Musharraf: Nós envenenamos a sociedade civil paquistanesa por 10 anos quando lutamos contra os soviéticos no Afeganistão nos anos 80. Era uma jihad, e trouxemos militantes de todo o mundo, com o Ocidente e o Paquistão juntos na liderança. Após a retirada das tropas soviéticas, o Ocidente deixou o Paquistão com 25 mujahedeen e combatentes da Al Qaeda, sem qualquer plano para reabilitação ou assentamento. Enquanto vocês se preocupavam com a reunificação da Alemanha, tínhamos que lidar com isso. Vocês esperavam que o Paquistão tirasse uma varinha mágica e fizesse tudo isso desaparecer subitamente? Isso não é possível –vai levar tempo.

Pergunta: Como pode ser resolvido esse problema?

Musharraf: O Ocidente fez três erros crassos até agora: depois da retirada soviética do Afeganistão, eles abandonaram a região em 1989. Depois, após 11 de setembro, combateram o Taleban em vez de fortalecer os pashtuns que poderiam ter dominado os Talebans radicais. Agora vocês tentam negociar com o chamado “Taleban moderado”, mas não existe isso. Há Talebans e pashtuns. Mas como eu sempre disse: todos no Taleban são pashtuns, mas nem todos pasthuns são do Taleban. Novamente, seria melhor fortalecer os clãs antigos pashtuns que não são ideologicamente alinhados com o Taleban para governar o Afeganistão e combater o Taleban. Este é meu forte conselho. O quarto e pior erro seria ir embora sem vencer. Então a militância vai prevalecer não apenas no Paquistão, Índia e Caxemira, mas talvez também na Europa, Reino Unido e EUA. Eu acredito nisso.

Pergunta: O chefe da Al Qaeda no Paquistão, xeque Fateh al Masri, recentemente foi morto por uma nave norte-americana não tripulada no Waziristão do Norte. Muitos líderes da Al Qaeda estão abrigados pela rede Haqqani (do senhor de guerra Jalaluddin Haqqani). Qual é a seriedade do Paquistão na luta contra antigos heróis mujahedeen como Haqqani e seu filho Siraj?
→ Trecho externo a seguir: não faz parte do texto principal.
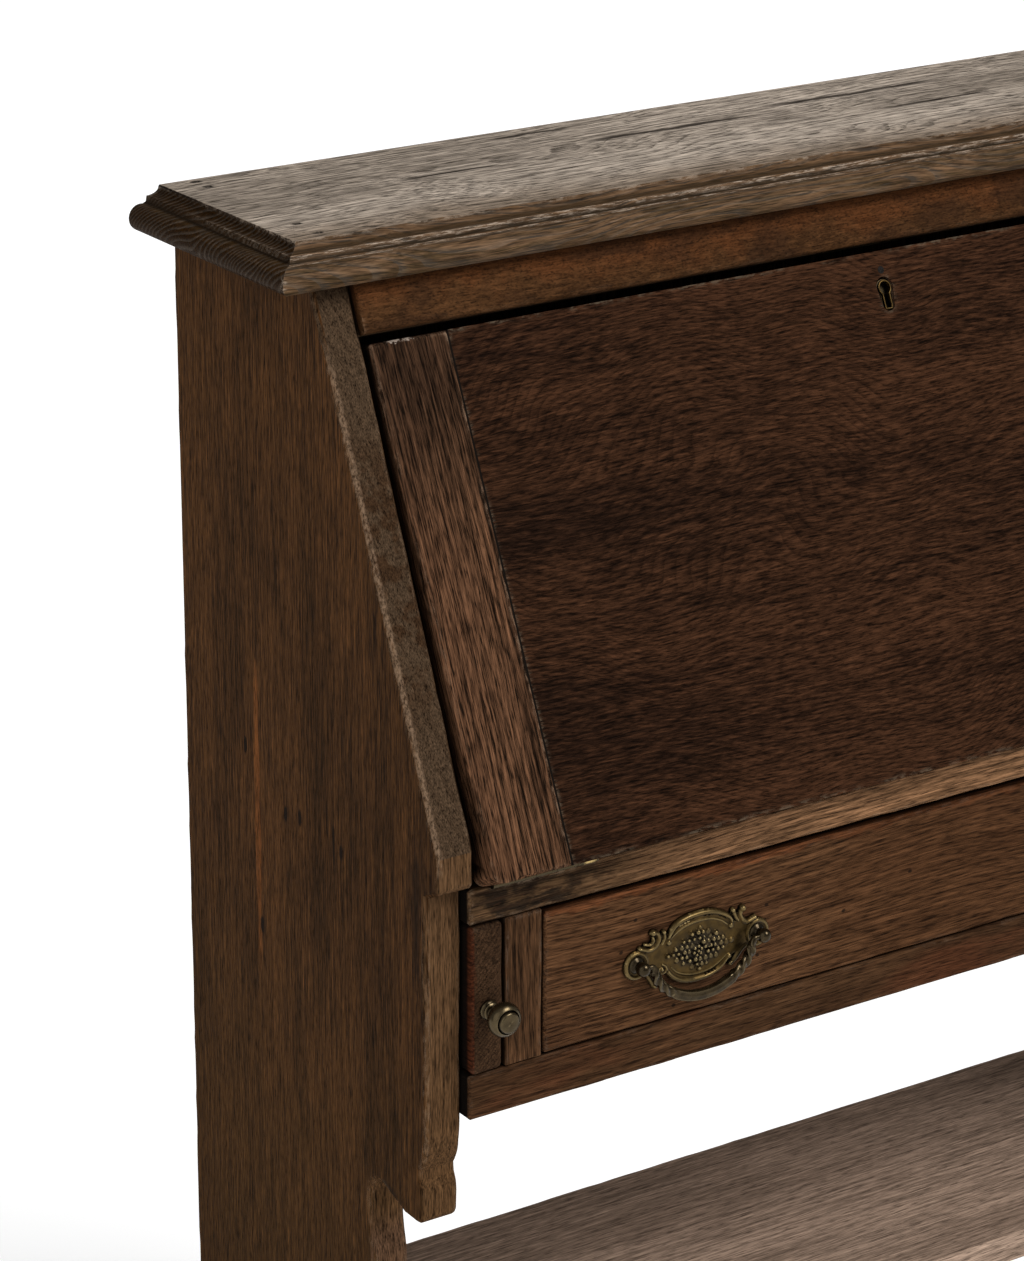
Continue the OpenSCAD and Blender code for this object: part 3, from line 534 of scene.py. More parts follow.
def post_profile(ball):
    """Collar, bulb and neck of a pull's post, ending in its ball: (radius, distance out) in mm."""
    ball_r = 3.9
    shaft = [(2.2, 0.2), (4.6, 0.6), (4.9, 1.2), (4.6, 1.8), (3.9, 2.5), (3.0, 3.1), (2.4, 3.6), (2.3, 4.1)]
    start = math.asin(2.3 / ball_r)
    arc = [(ball_r * math.sin(a), ball - ball_r * math.cos(a)) for a in np.linspace(start, math.pi - 0.02, 22)]
    return shaft + arc


def pull_posts(side, sign):
    low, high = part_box("pull_posts_" + side)
    face_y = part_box("drawer_front")[0].y
    centre_x, centre_z = (low.x + high.x) / 2, (low.z + high.z) / 2
    ball = (face_y - low.y) / MM - 3.9
    verts, faces = [], []
    for end in SIDES.values():
        at = (centre_x + end * POST_U * MM, face_y, centre_z)
        made, sides = lathe(post_profile(ball), at, (0, -1, 0), 40)
        faces += [tuple(i + len(verts) for i in f) for f in sides]
        verts += made
    add_mesh("pull_posts_%s_turned" % side, verts, faces, "drawer", BRASS_BALL, "pull_posts_" + side)


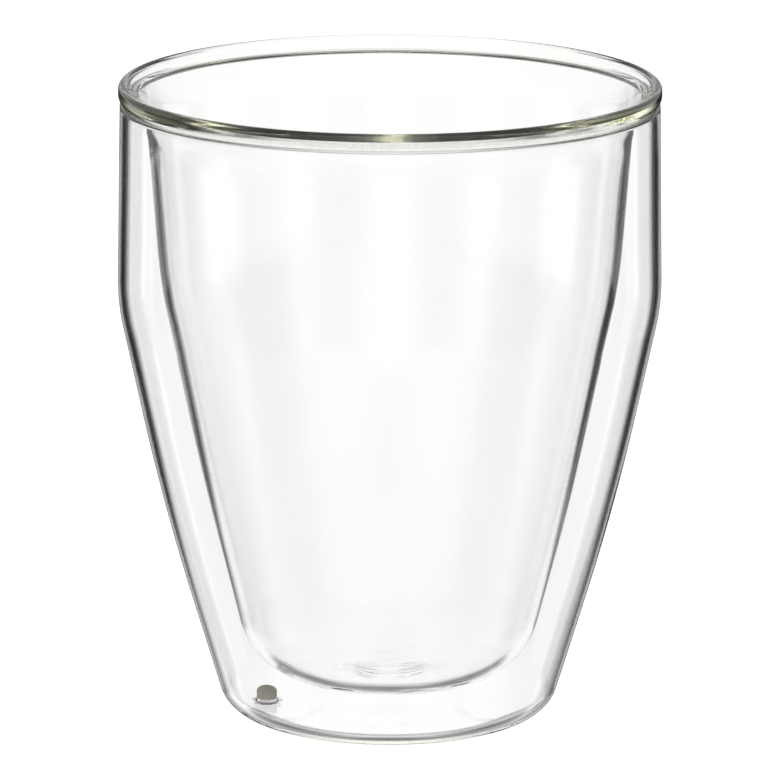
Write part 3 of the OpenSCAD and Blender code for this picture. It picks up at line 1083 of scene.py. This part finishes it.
@dataclass(frozen=True)
class Studio:
    """A white table top, one soft lamp and the photo's camera. Lengths are in millimetres."""

    lens: float = 348.99
    sensor: float = 36.0
    eye: Triple = (0.0, -1170.81, 324.81)
    aim: Triple = (0.1, 0.0, 52.2)
    roll: float = 0.16
    floor_r: float = 700.0
    floor_drop: float = 0.02
    floor_sides: int = 128
    floor_grey: float = 0.16
    lamp_d: float = 700.0
    lamp_watts: float = 3.0
    lamp_at: Triple = (-500.0, -500.0, 1000.0)
    lamp_aim: Triple = (0.0, 0.0, 50.0)

    def build(self) -> None:
        """Builds the whole studio."""
        self.add_floor()
        Surroundings().build()
        self.add_light()
        self.add_camera()

    def add_floor(self) -> None:
        """A round white table top that keeps a faint shadow, and is clear to light that met the glass."""
        ring = [
            (self.floor_r * MM * math.cos(a), self.floor_r * MM * math.sin(a), -self.floor_drop * MM)
            for a in np.linspace(0.0, 2 * math.pi, self.floor_sides, endpoint=False)
        ]
        mesh = bpy.data.meshes.new("floor")
        mesh.from_pydata(ring, [], [list(range(len(ring)))])
        floor = linked("floor", mesh)
        white, w, shader = new_material("floor_white", {
            "Base Color": (self.floor_grey,) * 3 + (1.0,), "Roughness": 1.0, "Specular IOR Level": 0.0,
            "Emission Color": WHITE,
        })
        path = w.node("ShaderNodeLightPath").outputs
        w.feed(shader.inputs["Emission Strength"], path["Is Camera Ray"])
        met_glass = w.math("MAXIMUM", path["Is Transmission Ray"], path["Is Glossy Ray"])
        bare = w.node("ShaderNodeBsdfTransparent").outputs[0]
        clear = w.node("ShaderNodeMixShader", met_glass, shader.outputs[0], bare)
        w.feed(white.node_tree.nodes["Material Output"].inputs["Surface"], clear.outputs[0])
        mesh.materials.append(white)

    def add_light(self) -> None:
        """One large soft light above the camera's left, which the glass doesn't show."""
        lamp = bpy.data.lights.new("key", "AREA")
        lamp.shape = "DISK"
        lamp.size = self.lamp_d * MM
        lamp.energy = self.lamp_watts
        key = linked("key", lamp)
        key.rotation_euler = self.put(key, self.lamp_at, self.lamp_aim).to_euler()
        key.visible_glossy = key.visible_transmission = False

    def add_camera(self) -> None:
        """The camera at the photo's place."""
        lens = bpy.data.cameras.new("camera")
        lens.lens = self.lens
        lens.sensor_fit = "HORIZONTAL"
        lens.sensor_width = self.sensor
        lens.clip_start = 0.05
        lens.clip_end = 20.0
        camera = linked("camera", lens)
        turn = self.put(camera, self.eye, self.aim).to_matrix().to_4x4()
        camera.rotation_euler = (turn @ Matrix.Rotation(math.radians(self.roll), 4, "Z")).to_euler()
        bpy.context.scene.camera = camera

    @staticmethod
    def put(thing: bpy.types.Object, at: Triple, aim: Triple) -> Quaternion:
        """Puts a lamp or camera in its place, and gives the turn that aims it."""
        thing.location = [v * MM for v in at]
        return (Vector([v * MM for v in aim]) - thing.location).to_track_quat("-Z", "Y")


def main() -> None:
    """Builds the cup, its studio and the view."""
    logging.basicConfig(level=logging.INFO, format="%(name)s: %(message)s")
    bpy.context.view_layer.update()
    scene = bpy.context.scene
    scene.view_settings.view_transform = "Standard"
    for kind in ("max", "transmission", "glossy"):
        setattr(scene.cycles, kind + "_bounces", LIGHT_BOUNCES)
    CupMaker().build()
    Studio().build()


if __name__ == "__main__":
    main()
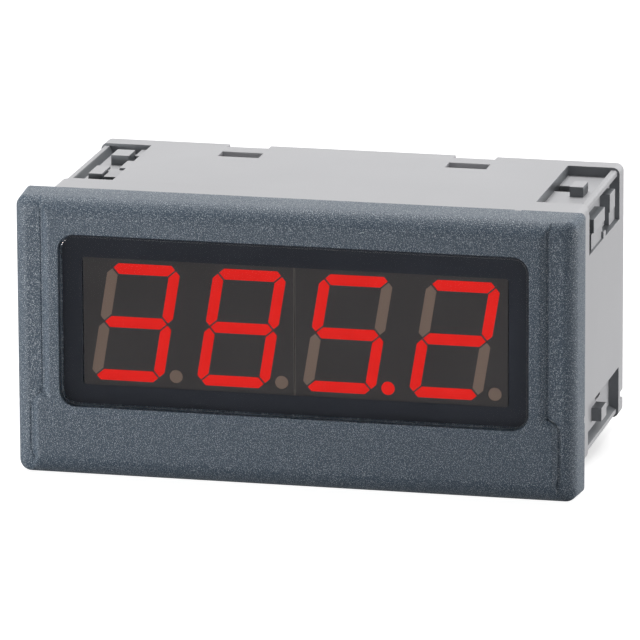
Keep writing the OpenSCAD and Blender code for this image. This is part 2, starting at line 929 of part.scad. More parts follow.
// Second face, drawn as if on top: front slot, bridge, rear recess, catch and stair
module second_recess(catch_u, bridge_l) {
    front_lip = 0.5;
    front_slot_y = recess_y + front_lip;
    bridge_y = front_slot_y + hook_slot_l;
    bridge_end = bridge_y + bridge_l;
    bridge_drop = 0.45;
    near_w = 2.4;
    catch_y = recess_y + catch_b_y;
    catch_out = catch_u + catch_b_w;
    stair_l = 4.7;
    stair_y = recess_end - stair_l;
    shelf_u = 7.9;
    shelf_gap = 3.6;
    split = 0.25;
    difference() {
        span([-recess_w, front_slot_y, -recess_d], [over, recess_end, over]);
        span([-recess_w - over, recess_y, -recess_d], [-hook_slot_u, bridge_end, -bridge_drop]);
        span([-hook_slot_u - near_w, recess_y, -recess_d], [-hook_slot_u, bridge_end, over]);
        span([-recess_w - over, bridge_end - over, -recess_d], [-shelf_u, catch_y - shelf_gap, over]);
        span([-catch_out, catch_y, -recess_d], [-catch_u, catch_y + catch_b_l, over]);
        span([-recess_w - over, stair_y, -recess_d], [-catch_out, recess_end + over, -stair_d]);
    }
    span([-recess_w, front_slot_y, -recess_d - recess_wall - over], [-hook_slot_u, bridge_y, over]);
    translate([-hook_slot_u - near_w - split, bridge_y - over, -recess_d])
        cube([split, hook_slot_l + over, recess_d]);
}

module corner_cut(catch_u, bridge_l) {
    difference() {
        union() {
            first_recess();
            mirror([1, 0, -1])
                second_recess(catch_u, bridge_l);
        }
        slab(recess_y - over, recess_end + over)
            rail_section();
    }
}

// Turns one corner's children onto corner k, clockwise from the top right
module at_corner(k) {
    sx = k < 2 ? 1 : -1;
    sz = k == 0 || k == 3 ? 1 : -1;
    translate([sx * housing_w / 2, 0, sz * housing_h / 2])
        rotate([0, 90 * k, 0])
            children();
}

module housing() {
    color("#c6c6ca")
        difference() {
            union() {
                difference() {
                    slab(-seat_d, housing_l)
                        rrect(housing_w, housing_h, housing_r);
                    slab(-over, housing_l + over)
                        square([inner_w, inner_h], center = true);
                }
                intersection() {
                    slab(0, housing_l)
                        rrect(housing_w, housing_h, housing_r);
                    for (k = [0:3])
                        at_corner(k)
                            corner_fill();
                }
                for (s = [-1, 1])
                    translate([s * (inner_w - rib_d) / 2, (recess_y + main_board_end) / 2, board_top + fit + rib_h / 2])
                        cube([rib_d + 2 * fit, main_board_end - recess_y, rib_h], center = true);
            }
            for (k = [0, 2])
                at_corner(k)
                    corner_cut(catch_b_u_side, bridge_l_side);
            for (k = [1, 3])
                at_corner(k)
                    corner_cut(catch_b_u_flat, bridge_l_flat);
            for (sx = [-1, 1], sz = [-1, 1]) {
                translate([sx * slot_x, slot_y + slot_l / 2, sz * housing_h / 2])
                    cube([slot_w, slot_l, 4 * housing_wall], center = true);
                translate([sx * slot_x, housing_l, sz * housing_h / 2])
                    cube([slot_w, 2 * notch_l, 2 * notch_d], center = true);
            }
            for (s = [-1, 1]) {
                translate([0, nub_y + nub_l / 2, s * inner_h / 2])
                    cube([nub_w + 2 * loose, nub_l + 2 * fit, 2 * nub_h], center = true);
                translate([s * housing_w / 2, housing_l, s * (side_notch_z - housing_h / 2)])
                    cube([2 * notch_d, 2 * notch_l, side_notch_w], center = true);
            }
        }
}

// Width of a plug's screw block
function plug_w(poles) = poles * pitch + 2 * plug_side;

module rear_cover() {
    vent_w = 1.6;
    vent_h = 8;
    vent_z = 11;
    vent_pitch = 4;
    vents = 6;
    tongue_z = inner_h / 2 - loose - latch_t;
    tongue_y = slot_y - latch_lead;
    hook_end = slot_y + slot_l - loose;
    hook_flat = 0.8;
    color("#c6c6ca") {
        difference() {
            slab(cover_y, housing_l)
                rrect(inner_w - 2 * fit, inner_h - 2 * fit, housing_r / 2);
            for (t = [[supply_poles, supply_x], [input_poles, input_x]])
                translate([t[1], 0, line_z + (block_up - block_down) / 2])
                    slab(cover_y - over, housing_l + over)
                        square([plug_w(t[0]) + 2 * plug_room, block_up + block_down + 2 * plug_room], center = true);
            for (i = [-vents:vents])
                translate([i * vent_pitch, cover_y + cover_t / 2, vent_z])
                    cube([vent_w, cover_t + over, vent_h], center = true);
        }
        for (sx = [-1, 1], sz = [-1, 1])
            translate([sx * slot_x, 0, 0])
                rotate([90, 0, 90])
                    linear_extrude(latch_w, center = true)
                        polygon([
                            [tongue_y, sz * tongue_z], [cover_y + over, sz * tongue_z],
                            [cover_y + over, sz * (tongue_z + latch_t)], [hook_end, sz * (tongue_z + latch_t)],
                            [hook_end, sz * (inner_h / 2 + latch_hook)], [hook_end - hook_flat, sz * (inner_h / 2 + latch_hook)],
                            [slot_y + loose, sz * (tongue_z + latch_t)], [tongue_y, sz * (tongue_z + latch_t)]
                        ]);
    }
}

module header_block(poles, x) {
    nose_w = poles * pitch;
    header_w = nose_w + 2 * fit + 2 * header_side;
    color("#2f6b4a")
        difference() {
            span([x - header_w / 2, header_y, board_top], [x + header_w / 2, plug_y, board_top + header_h]);
            span([x - nose_w / 2 - fit, nose_y - fit, line_z - nose_h / 2 - fit],
                [x + nose_w / 2 + fit, plug_y + over, line_z + nose_h / 2 + fit]);
            at_poles(poles, x)
                translate([0, nose_y, line_z])
                    cube([pin_w, 4 * header_back, pin_w], center = true);
        }
}

module header_pins(poles, x) {
    half = pin_w / 2;
    color("#c8c8cc")
        at_poles(poles, x) {
            span([-half, pin_foot_y, line_z - half], [half, pin_end_y, line_z + half]);
            span([-half, pin_foot_y, main_board_z - solder_l], [half, pin_foot_y + pin_w, line_z + half]);
        }
}

module supply_header() {
    header_block(supply_poles, supply_x);
}

module supply_header_pins() {
    header_pins(supply_poles, supply_x);
}

module input_header() {
    header_block(input_poles, input_x);
}

module input_header_pins() {
    header_pins(input_poles, input_x);
}

// Side section of a plug: nose in front, screw block behind
module plug_section() {
    low = line_z - block_down;
    top = line_z + block_up;
    nose_low = line_z - nose_h / 2;
    nose_top = line_z + nose_h / 2;
    polygon([
        [nose_y, nose_low], [plug_y, nose_low], [plug_y, low], [plug_end, low],
        [plug_end, top - plug_slope], [plug_end - plug_slope, top], [plug_y, top], [plug_y, nose_top], [nose_y, nose_top]
    ]);
}

// The hollows that each pole needs, centred on X = 0
module pole_hollows() {
    chamber_w = cage_w + 2 * cage_room;
    chamber_l = cage_l + 2 * cage_room;
    bar_span = screw_y - socket_end;
    span([-socket_w / 2, nose_y - over, line_z - socket_h / 2], [socket_w / 2, socket_end, line_z + socket_h / 2]);
    span([-bar_w / 2, socket_end - over, bar_top - bar_t], [bar_w / 2, socket_end + bar_span, bar_top]);
    span([-chamber_w / 2, screw_y - chamber_l / 2, chamber_floor], [chamber_w / 2, screw_y + chamber_l / 2, chamber_top]);
    translate([0, screw_y, chamber_top - over])
        cylinder(h = block_up + 2 * over, r = mouth_r);
    span([-wire_w / 2, screw_y, wire_top - wire_w], [wire_w / 2, plug_end + over, wire_top]);
}

module plug_body(poles, x) {
    groove = 0.5;
    color("#3b7a56")
        difference() {
            union() {
                translate([x, 0, 0])
                    rotate([90, 0, 90])
                        linear_extrude(poles * pitch, center = true)
                            plug_section();
                span([x - plug_w(poles) / 2, plug_y, line_z - block_down],
                    [x + plug_w(poles) / 2, plug_end - plug_slope, line_z + block_up]);
            }
            at_poles(poles, x)
                pole_hollows();
            for (i = [1:poles - 1])
                translate([pole_x(poles, x, i) - pitch / 2, plug_end, line_z])
                    cube([groove, 2 * groove, 2 * (block_up + block_down)], center = true);
        }
}

module contact_strips(poles, x) {
    wall = 0.5;
    half_bore = pin_bore / 2;
    color("#d9c48a")
        at_poles(poles, x) {
            difference() {
                span([-socket_w / 2, socket_y, line_z - socket_h / 2], [socket_w / 2, socket_end, line_z + socket_h / 2]);
                span([-half_bore, nose_y, line_z - half_bore], [half_bore, socket_end - wall, line_z + half_bore]);
            }
            span([-bar_w / 2, socket_end - wall, bar_top - bar_t], [bar_w / 2, screw_y + cage_l / 2, bar_top]);
        }
}

module supply_plug() {
    plug_body(supply_poles, supply_x);
}

module supply_contacts() {
    contact_strips(supply_poles, supply_x);
}

module input_plug() {
    plug_body(input_poles, input_x);
}

module input_contacts() {
    contact_strips(input_poles, input_x);
}

// Captive clamp screw of one pole, slotted head up
module clamp_screw(x) {
    foot_z = bar_top + running;
    color("#d0d0d4")
        translate([x, screw_y, 0])
            difference() {
                union() {
                    translate([0, 0, foot_z])
                        cylinder(h = head_z - foot_z + fit, r = screw_r);
                    translate([0, 0, head_z])
                        cylinder(h = screw_head_h, r = screw_head_r);
                }
                translate([0, 0, head_z + screw_head_h])
                    cube([3 * screw_head_r, 0.6, screw_head_h], center = true);
            }
}

// Clamp cage of one pole, at its lowest
module clamp_cage(x) {
    hollow_h = cage_h - cage_floor - cage_roof;
    color("#b9bcc2")
        translate([x, screw_y, cage_top - cage_h])
            difference() {
                translate([0, 0, cage_h / 2])
                    cube([cage_w, cage_l, cage_h], center = true);
                translate([0, 0, cage_floor + hollow_h / 2])
                    cube([cage_w - 2 * cage_side, cage_l + over, hollow_h], center = true);
                translate([0, 0, cage_h / 2])
                    cylinder(h = cage_h, r = screw_r + running);
            }
}

module supply_screw(i) {
    clamp_screw(pole_x(supply_poles, supply_x, i - 1));
}

module input_screw(i) {
    clamp_screw(pole_x(input_poles, input_x, i - 1));
}

module supply_cage(i) {
    clamp_cage(pole_x(supply_poles, supply_x, i - 1));
}

module input_cage(i) {
    clamp_cage(pole_x(input_poles, input_x, i - 1));
}

front_bezel();
window();
display_left();
display_right();
segments_lit();
segments_unlit();
display_pins();
display_board();
display_driver();
segment_resistors();
link_header();
link_pins();
main_board();
transformer_core();
transformer_bobbin();
transformer_winding();
bulk_capacitor();
output_capacitor();
varistor();
fuse();
bridge_rectifier();
supply_controller();
optocoupler();
microcontroller();
converter_chip();
crystal();
input_resistors();
housing();
rear_cover();
supply_header();
supply_header_pins();
input_header();
input_header_pins();
supply_plug();
supply_contacts();
input_plug();
input_contacts();
supply_screw(1);  // supply_screw_1
supply_screw(2);  // supply_screw_2
input_screw(1);  // input_screw_1
input_screw(2);  // input_screw_2
input_screw(3);  // input_screw_3
input_screw(4);  // input_screw_4
supply_cage(1);  // supply_cage_1
supply_cage(2);  // supply_cage_2
input_cage(1);  // input_cage_1
input_cage(2);  // input_cage_2
input_cage(3);  // input_cage_3
input_cage(4);  // input_cage_4
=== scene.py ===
import bmesh
import bpy
import math
import numpy as np
from mathutils import Matrix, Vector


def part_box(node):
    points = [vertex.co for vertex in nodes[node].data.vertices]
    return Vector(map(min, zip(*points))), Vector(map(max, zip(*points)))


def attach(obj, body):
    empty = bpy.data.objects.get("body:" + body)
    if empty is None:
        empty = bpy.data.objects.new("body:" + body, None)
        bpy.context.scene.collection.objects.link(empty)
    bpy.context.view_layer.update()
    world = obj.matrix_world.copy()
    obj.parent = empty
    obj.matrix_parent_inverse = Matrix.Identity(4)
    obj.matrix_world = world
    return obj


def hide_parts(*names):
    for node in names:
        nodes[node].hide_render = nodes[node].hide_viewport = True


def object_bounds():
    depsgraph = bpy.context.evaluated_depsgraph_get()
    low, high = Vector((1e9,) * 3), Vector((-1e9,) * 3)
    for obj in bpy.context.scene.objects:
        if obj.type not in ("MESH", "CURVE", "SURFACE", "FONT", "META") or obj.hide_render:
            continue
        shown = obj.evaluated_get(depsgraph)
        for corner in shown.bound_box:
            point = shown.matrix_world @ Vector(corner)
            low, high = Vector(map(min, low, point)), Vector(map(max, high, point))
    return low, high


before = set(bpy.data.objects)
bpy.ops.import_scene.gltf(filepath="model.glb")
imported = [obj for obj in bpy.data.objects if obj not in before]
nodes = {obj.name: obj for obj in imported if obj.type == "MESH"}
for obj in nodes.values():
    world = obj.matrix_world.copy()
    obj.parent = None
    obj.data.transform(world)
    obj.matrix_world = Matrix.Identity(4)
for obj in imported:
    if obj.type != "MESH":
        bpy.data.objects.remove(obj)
cad_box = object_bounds()


# ---------------------------------------------------------------- Front bezel
# One moulding in slate-grey flame-retardant plastic. The tool is spark eroded, so every face carries a fine
# grain; the glints on its tips are painted into the colour as light specks. It is clipped over the housing's front
# edge.

def add_node(tree, kind, inputs=None, **settings):
    """One shader node. A value in inputs is set on its socket, and a socket is linked to it."""
    made = tree.nodes.new(kind)
    for name, value in settings.items():
        setattr(made, name, value)
    for name, value in (inputs or {}).items():
        if isinstance(value, bpy.types.NodeSocket):
            tree.links.new(value, made.inputs[name])
        else:
            made.inputs[name].default_value = value
    return made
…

Musharraf: O Ocidente declara que planeja tirar suas tropas e deixar o Afeganistão em 2011, então o Paquistão deve pensar em como lidar com o cenário da retirada. O Paquistão precisa encontrar uma estratégia para sua existência, como atacar a situação com Seraj Haqqani, Gulbuddin Hekmatyar, o Taleban paquistanês e Mullah Omar. Quando o Ocidente desistir, nós ficaremos sozinhos com eles.

Pergunta: O senhor não teme que, ao voltar ao Paquistão, possa enfrentar o mesmo destino que Benazir Bhutto, que foi assassinada em um ataque suicida?

Musharraf: Sim, existe esse risco, mas não me deterá. Estou feliz aqui em Londres, estou ganhando bem, mas o Paquistão é o meu país.